• EXERCISE REQUIREMENTS: Each line from the start of the data below through the one containing "DENT_CROWN = 0.7" must be reproduced exactly.

--- Begin ---

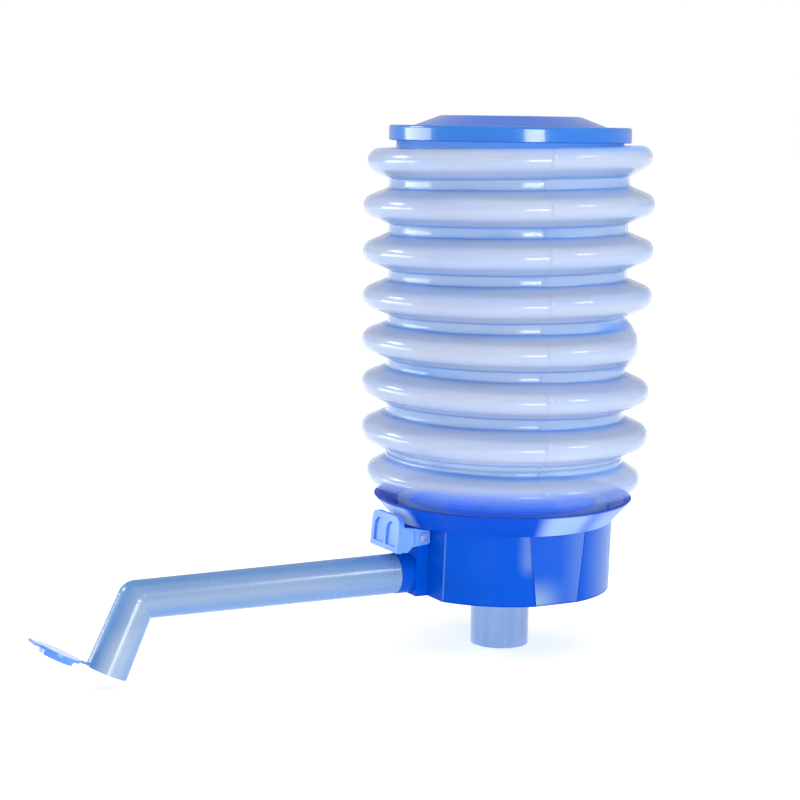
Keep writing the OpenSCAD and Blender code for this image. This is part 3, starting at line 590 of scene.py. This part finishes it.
class BellowsShape:
    """The bellows' profile and the way that use has bent it."""

    NOSE_STEPS = 14
    FILLET_STEPS = 4
    SEGMENTS = 180
    SEAM_COLUMNS = 2
    DENT_FALL = 1.5
    DENT_SHOULDER = 2.6
    DENT_CROWN = 0.7

    def __init__(self, settings):
        self.s = settings
        low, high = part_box("bellows")
        self.foot_z = low.z
        self.neck_z = high.z
        self.tip = high.x
        self.count = len(settings.lean)
        self.valley = self.tip - settings.ridge_depth
        self.neck = self.valley - settings.neck_step
        self.leans_to = bpy.context.scene.jug_pump_stage.azimuth
        self.split_z = settings.low_ridge_z + settings.ridge_pitch / 2

    def ridge_z(self, i):
        return self.s.low_ridge_z + i * self.s.ridge_pitch

    def tip_radius(self, i):
        cuts = {0: self.s.low_ridge_cut, self.count - 1: self.s.high_ridge_cut}
        return self.tip - cuts.get(i, 0)

    def slope(self, i):
        """Slope of a ridge's flanks, which touch its tip and the fillets beside it."""
        rise = (self.s.ridge_pitch - self.s.valley_flat) / 2
        reach = self.tip_radius(i) - self.s.nose_radius - self.valley - self.s.valley_fillet
        radii = self.s.nose_radius + self.s.valley_fillet
        return math.acos(radii / math.hypot(rise, reach)) - math.atan2(reach, rise)

    def ridge(self, i, inset):
        """Points up one ridge, on the surface that lies inset inside the outer one."""
        s = self.s
        z = self.ridge_z(i)
        slope = self.slope(i)
        corner_r = self.valley + s.valley_fillet
        corner_z = (s.ridge_pitch - s.valley_flat) / 2
        fillet = s.valley_fillet + inset
        nose_r = self.tip_radius(i) - s.nose_radius
        top = i == self.count - 1
        nose_end = QUARTER if top else QUARTER - slope
        points = []
        if i:
            points += arc(corner_r, z - corner_z, fillet, math.pi, QUARTER + slope, self.FILLET_STEPS)
        points += arc(nose_r, z, s.nose_radius - inset, slope - QUARTER, nose_end, self.NOSE_STEPS)
        if not top:
            points += arc(corner_r, z + corner_z, fillet, 3 * QUARTER - slope, math.pi, self.FILLET_STEPS)
        return points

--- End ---

• TASK SOLUTION:
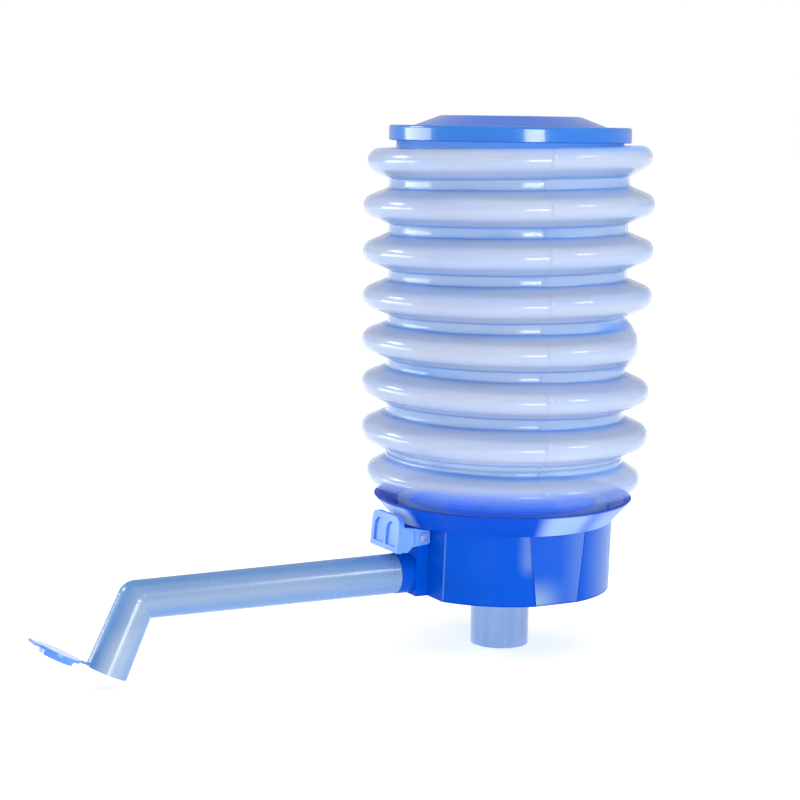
Keep writing the OpenSCAD and Blender code for this image. This is part 3, starting at line 590 of scene.py. This part finishes it.
class BellowsShape:
    """The bellows' profile and the way that use has bent it."""

    NOSE_STEPS = 14
    FILLET_STEPS = 4
    SEGMENTS = 180
    SEAM_COLUMNS = 2
    DENT_FALL = 1.5
    DENT_SHOULDER = 2.6
    DENT_CROWN = 0.7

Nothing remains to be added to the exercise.